* begin *

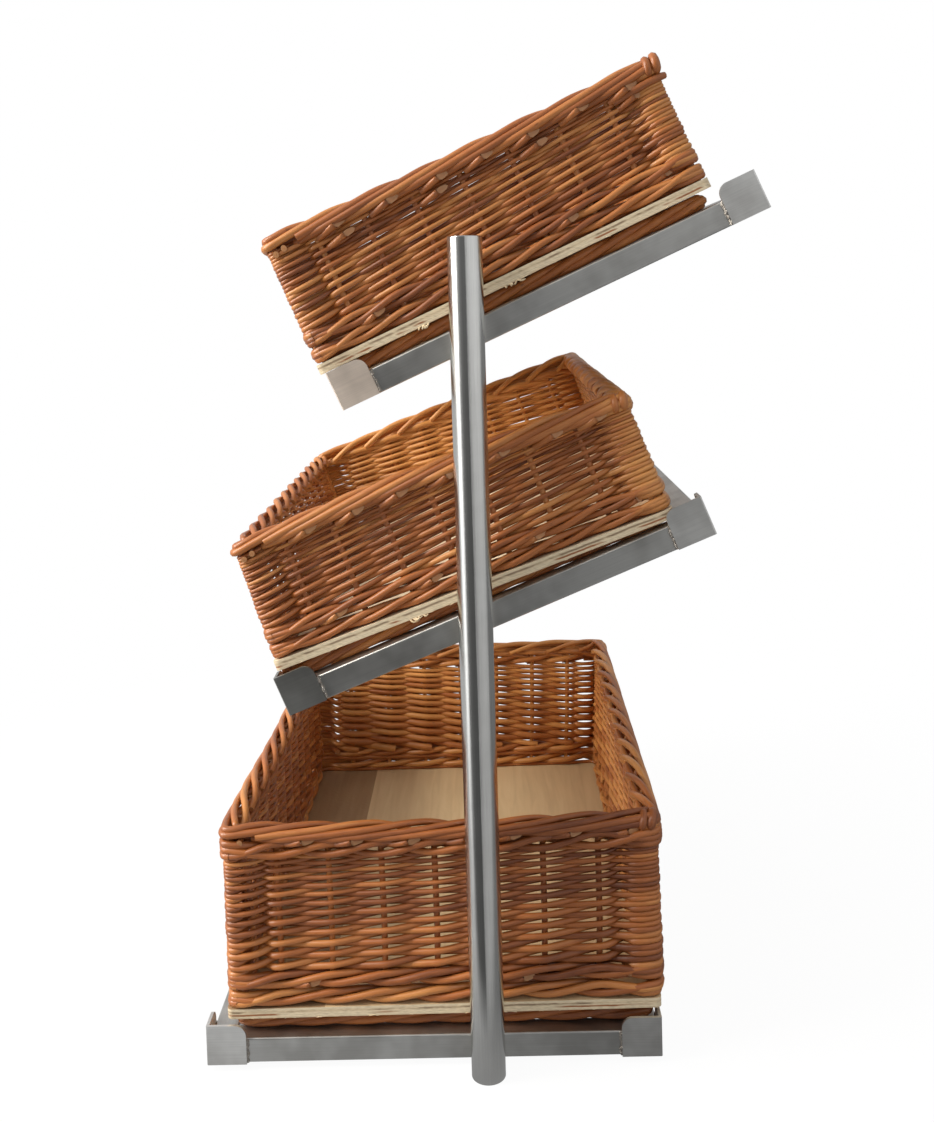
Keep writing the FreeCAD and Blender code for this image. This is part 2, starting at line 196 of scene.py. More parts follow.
def noise(tree, where, scale, detail, roughness=0.5, distortion=0.0, stretch=None, shift=(0, 0, 0)):
    """Noise from 0 to 1 at a place, or in generated coordinates if there is no place."""
    if stretch:
        mapped = add(tree, "Mapping", {"Vector": where, "Scale": stretch, "Location": shift})
        where = mapped.outputs[0]
    inputs = {"Scale": scale, "Detail": detail, "Roughness": roughness, "Distortion": distortion}
    if where is not None:
        inputs["Vector"] = where
    return add(tree, "TexNoise", inputs).outputs["Fac"]


def map_range(tree, value, low, high, at_low, at_high):
    """Straight line from at_low to at_high, level beyond low and high."""
    inputs = {"Value": value, "From Min": low, "From Max": high, "To Min": at_low, "To Max": at_high}
    return add(tree, "MapRange", inputs).outputs[0]


def add_bump(tree, shader, height, strength, distance):
    bump = add(tree, "Bump", {"Height": height, "Strength": strength, "Distance": distance})
    tree.links.new(bump.outputs[0], shader.inputs["Normal"])


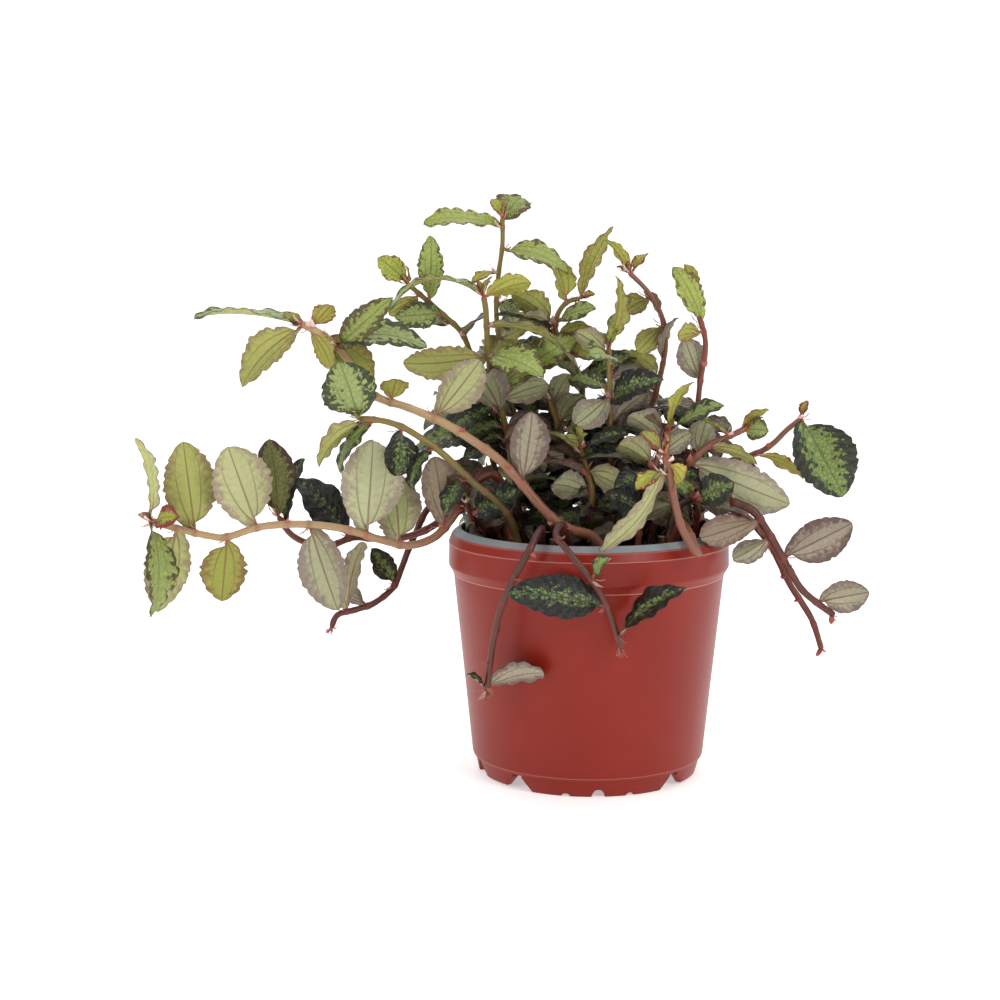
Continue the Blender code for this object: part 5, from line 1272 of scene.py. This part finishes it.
def stemMaterial(tone, colours):
    rootColour, tipColour, nodeColour = colours
    settings = {"Roughness": 0.36, "IOR": 1.45, "Subsurface Weight": 0.1, "Subsurface Scale": 0.8 * mm}
    material, tree, coordinates = newMaterial(f"leafyStemSkin_{tone}", settings)
    place = addNode(tree, "Attribute", attribute_name="place").outputs["Vector"]
    share, node, seed = readVector(tree, "life")
    long = addNode(tree, "Mapping", {"Scale": (1, 1, streakForm["stretch"]), "Vector": place})
    streak = addNode(
        tree, "TexNoise", {"Scale": 1 / streakForm["streakMm"] * 2, "Detail": 3, "Vector": long}
    )
    speck = addNode(
        tree, "TexNoise", {"Scale": 1000 / streakForm["speckMm"], "Detail": 2, "Vector": coordinates}
    )
    skin = addNode(tree, "ValToRGB", {0: share}, stops=[(0.3, rootColour), (0.65, tipColour)])
    band = addNode(tree, "Math", {0: node, 1: streakForm["band"]}, operation="MULTIPLY")
    banded = addNode(tree, "Mix", {0: band, 6: skin, 7: srgb(nodeColour)}, data_type="RGBA")
    value = addNode(tree, "MapRange", {0: streak, 3: 0.72, 4: 1.22})
    tinted = addNode(tree, "HueSaturation", {"Value": value, "Color": banded})
    height = addNode(tree, "Math", {0: streak, 1: speck}, operation="ADD")
    rough = addNode(tree, "MapRange", {0: speck, 3: 0.28, 4: 0.5})
    finishSurface(tree, tinted, height, 0.35, 0.2, rough)
    return material


def plainTissue(name, young, old, roughness, speckMm):  # petioles, scales and roots: one hue, finely mottled
    settings = {"Roughness": roughness, "IOR": 1.45, "Subsurface Weight": 0.1, "Subsurface Scale": 0.6 * mm}
    material, tree, coordinates = newMaterial(name, settings)
    age = readVector(tree, "life")[1]
    speck = addNode(tree, "TexNoise", {"Scale": 1000 / speckMm, "Detail": 2, "Vector": coordinates})
    hue = addNode(tree, "ValToRGB", {0: age}, stops=[(0.2, young), (0.9, old)])
    value = addNode(tree, "MapRange", {0: speck, 3: 0.75, 4: 1.2})
    tinted = addNode(tree, "HueSaturation", {"Value": value, "Color": hue})
    finishSurface(tree, tinted, speck, 0.3, 0.15)
    return material


leafUpper = bladeMaterial("leafUpperSkin", upperLook)
leafUnder = bladeMaterial("leafUnderSkin", underLook)
petioleSkin = plainTissue("petioleSkin", "#B4543C", "#843C30", 0.4, 0.6)
stipuleSkin = plainTissue("stipuleDrySkin", "#E8CBC2", "#A86252", 0.55, 0.5)
rootSkin = plainTissue("aerialRootSkin", "#8C4A3C", "#8C4A3C", 0.6, 0.5)
stemSkins = {tone: stemMaterial(tone, colours) for tone, colours in stemLook.items()}
print("materials of the plant are ready")

slotOf = {row["node"]: row["material_slot"] for row in frame["record"]["subparts"]}
space = Space()
outerProfile, innerProfile = potProfile()
space.add("pot", *turnedShell(outerProfile + innerProfile, potForm["cadSides"]))
grown = growStems(space)
leafCount = sum(len(stem["leaves"]) for stem in grown)
growFill(space, grown)
allLeaves = sum(len(stem["leaves"]) for stem in grown)
print(f"grew {len(grown)} stems with {leafCount} leaves, and {allLeaves - leafCount} more between them")

chance = random.Random(growthForm["seed"])
for stem in grown:
    shell = Shell()
    addStem(shell, stem, chance)
    skins = [leafUpper, leafUnder, stemSkins[stem["tone"]], petioleSkin, stipuleSkin, rootSkin]
    shell.piece("leafy_" + stem["name"], skins, stem["name"], slotOf[stem["name"]])
print("leafy stems are in place")


def roundCorners(points, radius, steps):  # each corner of an open profile drawn as a small curve
    smooth = [Vector(points[0])]
    for before, corner, after in zip(points, points[1:], points[2:]):
        before, corner, after = Vector(before), Vector(corner), Vector(after)
        inward, onward = before - corner, after - corner
        reach = min(radius, inward.length * 0.45, onward.length * 0.45)
        start, end = corner + inward.normalized() * reach, corner + onward.normalized() * reach
        for step in range(steps + 1):
            t = step / steps
            smooth.append(start * (1 - t) ** 2 + corner * (2 * t * (1 - t)) + end * t ** 2)
    smooth.append(Vector(points[-1]))
    return [tuple(point) for point in smooth]


def addMesh(name, points, faces, collection):
    mesh = bpy.data.meshes.new(name)
    mesh.from_pydata(points, [], faces)
    return addObject(name, mesh, collection)


def applyBoolean(piece, operation, guides):
    modifier = piece.modifiers.new(operation.lower(), "BOOLEAN")
    modifier.operation = operation
    modifier.operand_type = "COLLECTION"
    modifier.collection = guides
    modifier.solver = "EXACT"
    graph = bpy.context.evaluated_depsgraph_get()
    result = bpy.data.meshes.new_from_object(piece.evaluated_get(graph))
    piece.modifiers.remove(modifier)
    piece.data = result
    for guide in list(guides.objects):
        bpy.data.objects.remove(guide)
    bpy.data.collections.remove(guides)


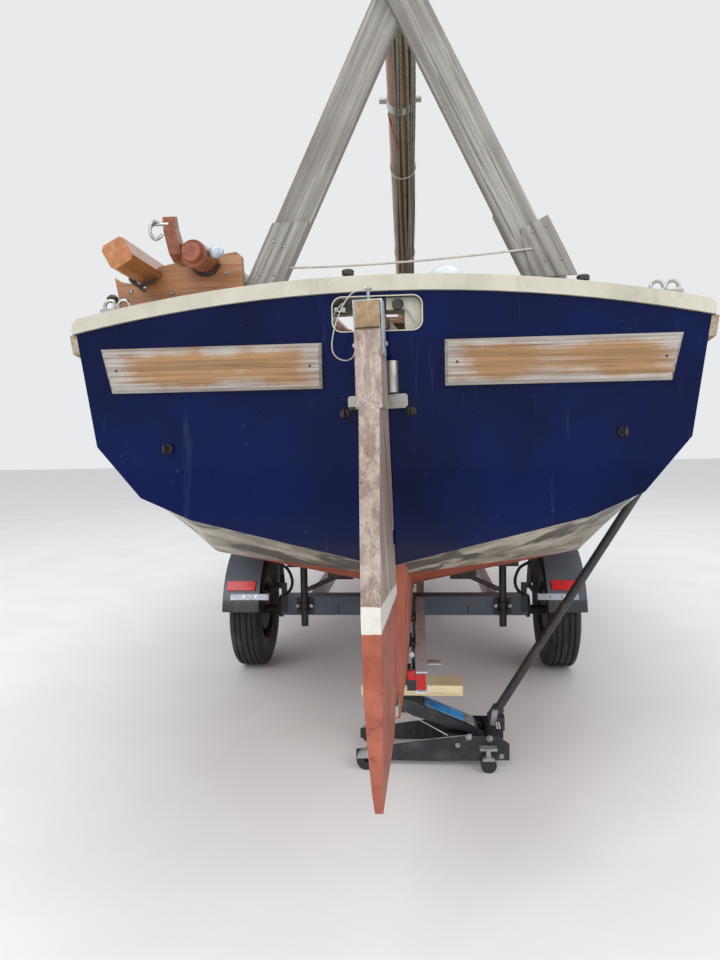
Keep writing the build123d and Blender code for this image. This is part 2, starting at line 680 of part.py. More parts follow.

* end *

WHAT TO PRODUCE: Write the entries again, exactly as they stand.

COMPLETE ANSWER:
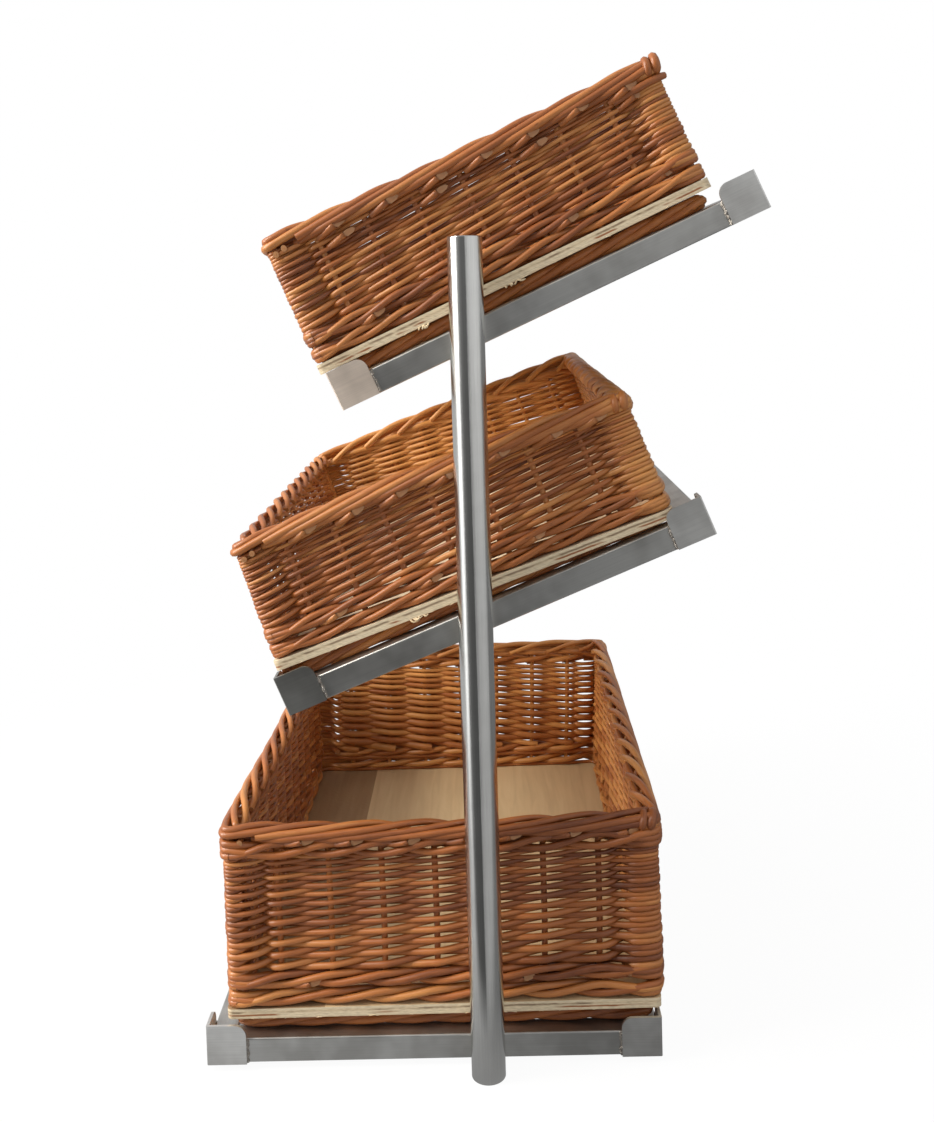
Keep writing the FreeCAD and Blender code for this image. This is part 2, starting at line 196 of scene.py. More parts follow.
def noise(tree, where, scale, detail, roughness=0.5, distortion=0.0, stretch=None, shift=(0, 0, 0)):
    """Noise from 0 to 1 at a place, or in generated coordinates if there is no place."""
    if stretch:
        mapped = add(tree, "Mapping", {"Vector": where, "Scale": stretch, "Location": shift})
        where = mapped.outputs[0]
    inputs = {"Scale": scale, "Detail": detail, "Roughness": roughness, "Distortion": distortion}
    if where is not None:
        inputs["Vector"] = where
    return add(tree, "TexNoise", inputs).outputs["Fac"]


def map_range(tree, value, low, high, at_low, at_high):
    """Straight line from at_low to at_high, level beyond low and high."""
    inputs = {"Value": value, "From Min": low, "From Max": high, "To Min": at_low, "To Max": at_high}
    return add(tree, "MapRange", inputs).outputs[0]


def add_bump(tree, shader, height, strength, distance):
    bump = add(tree, "Bump", {"Height": height, "Strength": strength, "Distance": distance})
    tree.links.new(bump.outputs[0], shader.inputs["Normal"])


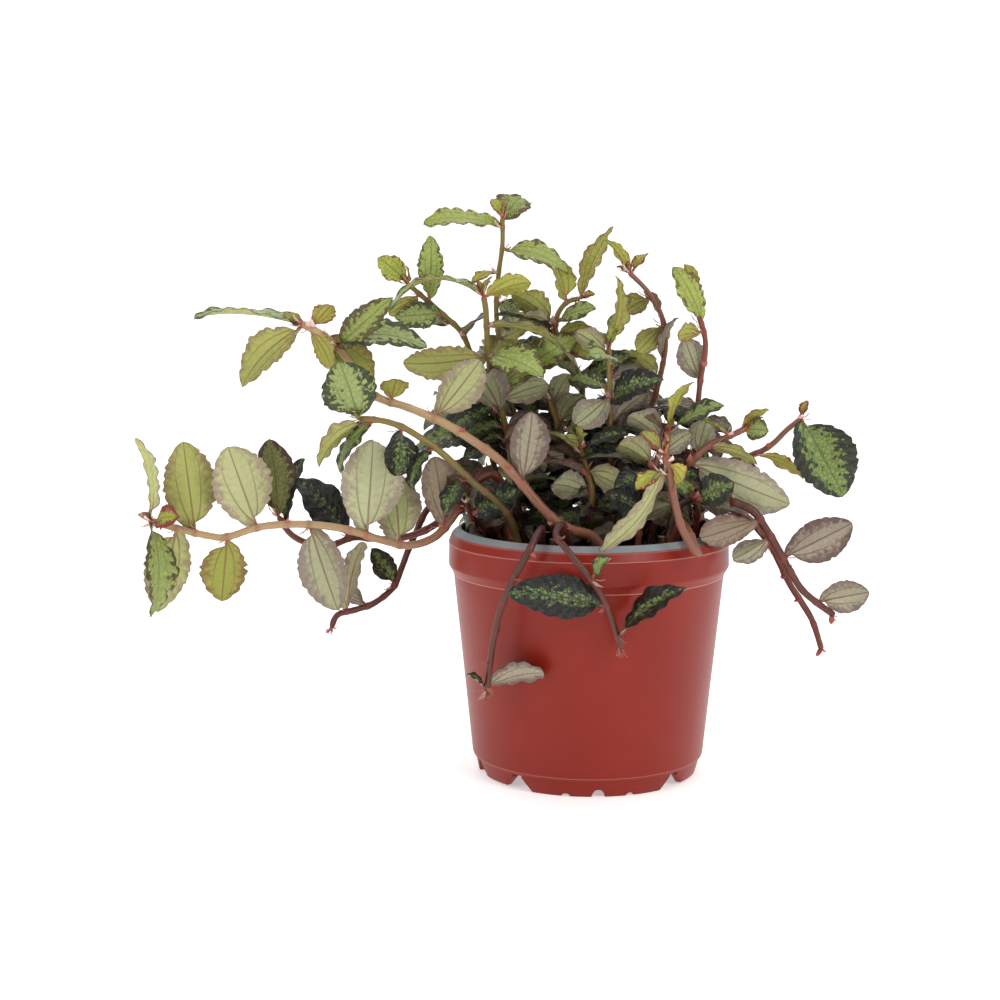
Continue the Blender code for this object: part 5, from line 1272 of scene.py. This part finishes it.
def stemMaterial(tone, colours):
    rootColour, tipColour, nodeColour = colours
    settings = {"Roughness": 0.36, "IOR": 1.45, "Subsurface Weight": 0.1, "Subsurface Scale": 0.8 * mm}
    material, tree, coordinates = newMaterial(f"leafyStemSkin_{tone}", settings)
    place = addNode(tree, "Attribute", attribute_name="place").outputs["Vector"]
    share, node, seed = readVector(tree, "life")
    long = addNode(tree, "Mapping", {"Scale": (1, 1, streakForm["stretch"]), "Vector": place})
    streak = addNode(
        tree, "TexNoise", {"Scale": 1 / streakForm["streakMm"] * 2, "Detail": 3, "Vector": long}
    )
    speck = addNode(
        tree, "TexNoise", {"Scale": 1000 / streakForm["speckMm"], "Detail": 2, "Vector": coordinates}
    )
    skin = addNode(tree, "ValToRGB", {0: share}, stops=[(0.3, rootColour), (0.65, tipColour)])
    band = addNode(tree, "Math", {0: node, 1: streakForm["band"]}, operation="MULTIPLY")
    banded = addNode(tree, "Mix", {0: band, 6: skin, 7: srgb(nodeColour)}, data_type="RGBA")
    value = addNode(tree, "MapRange", {0: streak, 3: 0.72, 4: 1.22})
    tinted = addNode(tree, "HueSaturation", {"Value": value, "Color": banded})
    height = addNode(tree, "Math", {0: streak, 1: speck}, operation="ADD")
    rough = addNode(tree, "MapRange", {0: speck, 3: 0.28, 4: 0.5})
    finishSurface(tree, tinted, height, 0.35, 0.2, rough)
    return material


def plainTissue(name, young, old, roughness, speckMm):  # petioles, scales and roots: one hue, finely mottled
    settings = {"Roughness": roughness, "IOR": 1.45, "Subsurface Weight": 0.1, "Subsurface Scale": 0.6 * mm}
    material, tree, coordinates = newMaterial(name, settings)
    age = readVector(tree, "life")[1]
    speck = addNode(tree, "TexNoise", {"Scale": 1000 / speckMm, "Detail": 2, "Vector": coordinates})
    hue = addNode(tree, "ValToRGB", {0: age}, stops=[(0.2, young), (0.9, old)])
    value = addNode(tree, "MapRange", {0: speck, 3: 0.75, 4: 1.2})
    tinted = addNode(tree, "HueSaturation", {"Value": value, "Color": hue})
    finishSurface(tree, tinted, speck, 0.3, 0.15)
    return material


leafUpper = bladeMaterial("leafUpperSkin", upperLook)
leafUnder = bladeMaterial("leafUnderSkin", underLook)
petioleSkin = plainTissue("petioleSkin", "#B4543C", "#843C30", 0.4, 0.6)
stipuleSkin = plainTissue("stipuleDrySkin", "#E8CBC2", "#A86252", 0.55, 0.5)
rootSkin = plainTissue("aerialRootSkin", "#8C4A3C", "#8C4A3C", 0.6, 0.5)
stemSkins = {tone: stemMaterial(tone, colours) for tone, colours in stemLook.items()}
print("materials of the plant are ready")

slotOf = {row["node"]: row["material_slot"] for row in frame["record"]["subparts"]}
space = Space()
outerProfile, innerProfile = potProfile()
space.add("pot", *turnedShell(outerProfile + innerProfile, potForm["cadSides"]))
grown = growStems(space)
leafCount = sum(len(stem["leaves"]) for stem in grown)
growFill(space, grown)
allLeaves = sum(len(stem["leaves"]) for stem in grown)
print(f"grew {len(grown)} stems with {leafCount} leaves, and {allLeaves - leafCount} more between them")

chance = random.Random(growthForm["seed"])
for stem in grown:
    shell = Shell()
    addStem(shell, stem, chance)
    skins = [leafUpper, leafUnder, stemSkins[stem["tone"]], petioleSkin, stipuleSkin, rootSkin]
    shell.piece("leafy_" + stem["name"], skins, stem["name"], slotOf[stem["name"]])
print("leafy stems are in place")


def roundCorners(points, radius, steps):  # each corner of an open profile drawn as a small curve
    smooth = [Vector(points[0])]
    for before, corner, after in zip(points, points[1:], points[2:]):
        before, corner, after = Vector(before), Vector(corner), Vector(after)
        inward, onward = before - corner, after - corner
        reach = min(radius, inward.length * 0.45, onward.length * 0.45)
        start, end = corner + inward.normalized() * reach, corner + onward.normalized() * reach
        for step in range(steps + 1):
            t = step / steps
            smooth.append(start * (1 - t) ** 2 + corner * (2 * t * (1 - t)) + end * t ** 2)
    smooth.append(Vector(points[-1]))
    return [tuple(point) for point in smooth]


def addMesh(name, points, faces, collection):
    mesh = bpy.data.meshes.new(name)
    mesh.from_pydata(points, [], faces)
    return addObject(name, mesh, collection)


def applyBoolean(piece, operation, guides):
    modifier = piece.modifiers.new(operation.lower(), "BOOLEAN")
    modifier.operation = operation
    modifier.operand_type = "COLLECTION"
    modifier.collection = guides
    modifier.solver = "EXACT"
    graph = bpy.context.evaluated_depsgraph_get()
    result = bpy.data.meshes.new_from_object(piece.evaluated_get(graph))
    piece.modifiers.remove(modifier)
    piece.data = result
    for guide in list(guides.objects):
        bpy.data.objects.remove(guide)
    bpy.data.collections.remove(guides)


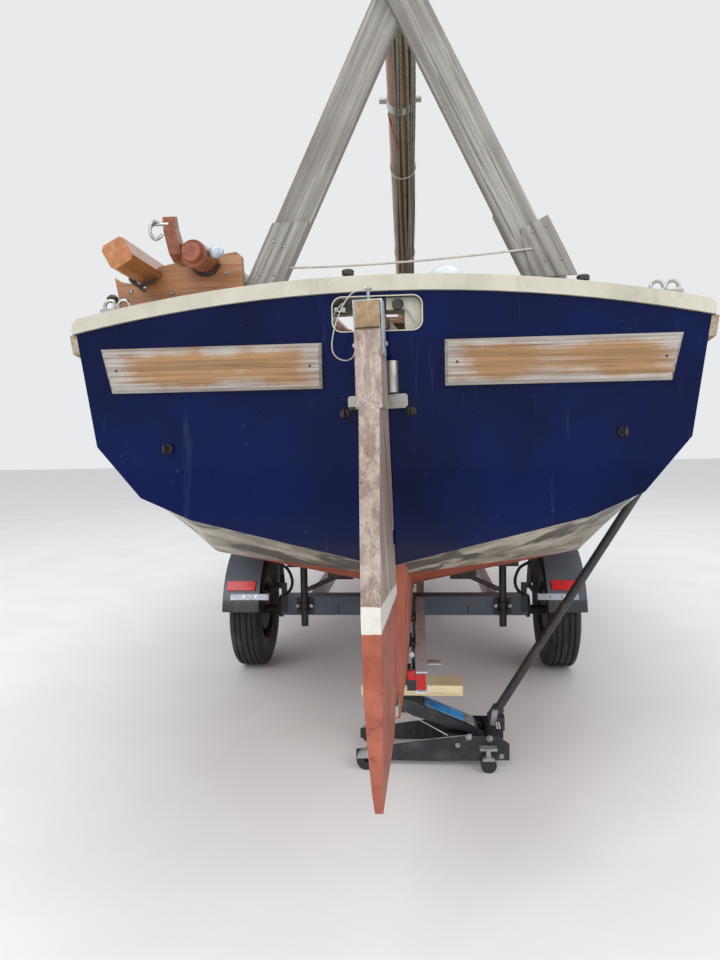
Keep writing the build123d and Blender code for this image. This is part 2, starting at line 680 of part.py. More parts follow.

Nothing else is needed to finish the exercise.